There is nothing to stop patients going anywhere in the world for an operation if they are prepared to pay.
But the cost is a major issue as well as concerns over the quality of the operation.
Colin says: “At the time I was speaking to different people and they were saying ‘you look terrible’ and then one of my clients said to me, ‘I know someone who is going to France to have his hip done’.”
Colin got the phone number of the man having his operation in France and kept in touch.
“He was extremely impressed with it and for me that was better than any kind of written testimonial on the internet, or whatever,” he says.
Colin contacted the surgery in France and got more information.
“I was told that if you have your EHIC (European Health Insurance Card) it was going to cost £3,450,” he says.
“If I didn’t have that card, it would have been about £10,000.”
“At that point I thought ‘Well, I’m fortunate I could afford that’.
“I was going to have to pay for flights and maybe a little bit for hotel accommodation but it wasn’t going to be £10,000 or £12,000.”
Within two weeks, he was in France having the operation.
He says: “I had the operation on the Wednesday morning, and the pain just went completely which was for me the best thing and then within two days I was on crutches, being shown how to walk up and down stairs.
“I was driving again within about two and a half weeks. It was just unbelievable.

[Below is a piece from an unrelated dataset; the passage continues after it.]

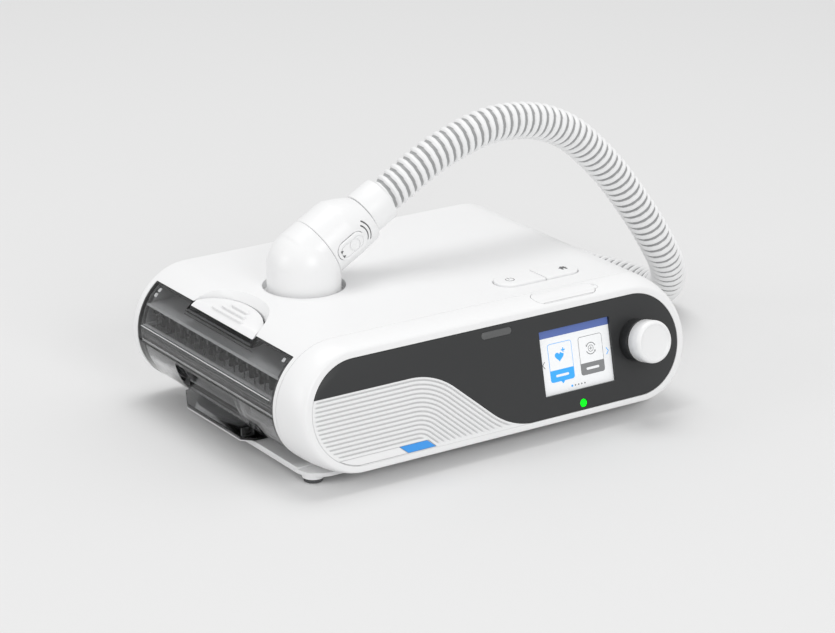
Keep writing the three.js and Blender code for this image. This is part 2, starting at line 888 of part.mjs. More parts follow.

“I gave myself six months to fully recover before I played any kind of racketball but I was going back to the gym because I’d always been doing that kind of stuff.”
Filled in a form
Colin says he thinks about his decision in terms of paying to get back seven or eight months of his life.
He paid for his operation in France upfront but his doctor told him he would be able to reclaim some of the cost from the NHS.
“He actually filled in a form which he had, I think the version he had was from NHS Lothian, and you’re just giving all your details, all the procedure, whatever,” Colin says.
In one of his letters of complaint about the delay, Colin had already told NHS Greater Glasgow and Clyde that he would send them the bill, although he says this was “tongue in cheek”.
He says: “When I sent the bill, within days I got a phone call from a very nice lady who turned out to be a doctor.
“She said that’s fine but we need the bill broken down into what’s the medical part and the non-medical part.”
Colin says: “So I went back to Laurent [the surgeon], he got me a broken itemised bill, £2,300 for the medical part, £950 for his facilitating fee and a couple of hundred quid for hotels.
“I sent them the bill and again within days the same lady phoned back and said ‘that’s fine, you’ll get a cheque within two weeks’.
“Literally I got the cheque for £2,300 within two days. Unbelievable.”
‘Cherry on the cake’
A BBC Scotland Freedom of Information request found that at least 318 procedures abroad had been funded by Scottish health boards over the past five years.
Colin was reimbursed under the EU Cross-Border Healthcare Directive, meaning the health board paid back the cost of the procedure and hospital care, equivalent to what it would have cost the NHS to carry out the surgery.
He says most people he talks to, including people in the NHS, do not know about the agreement.
“I was amazed because that was obviously just the cherry on the cake,” he says.
“The fact I’d had the operation, the fact it had gone so well, the fact that I had my life back, that was worth it but to get the money back, that was just – it’s totally unexpected.”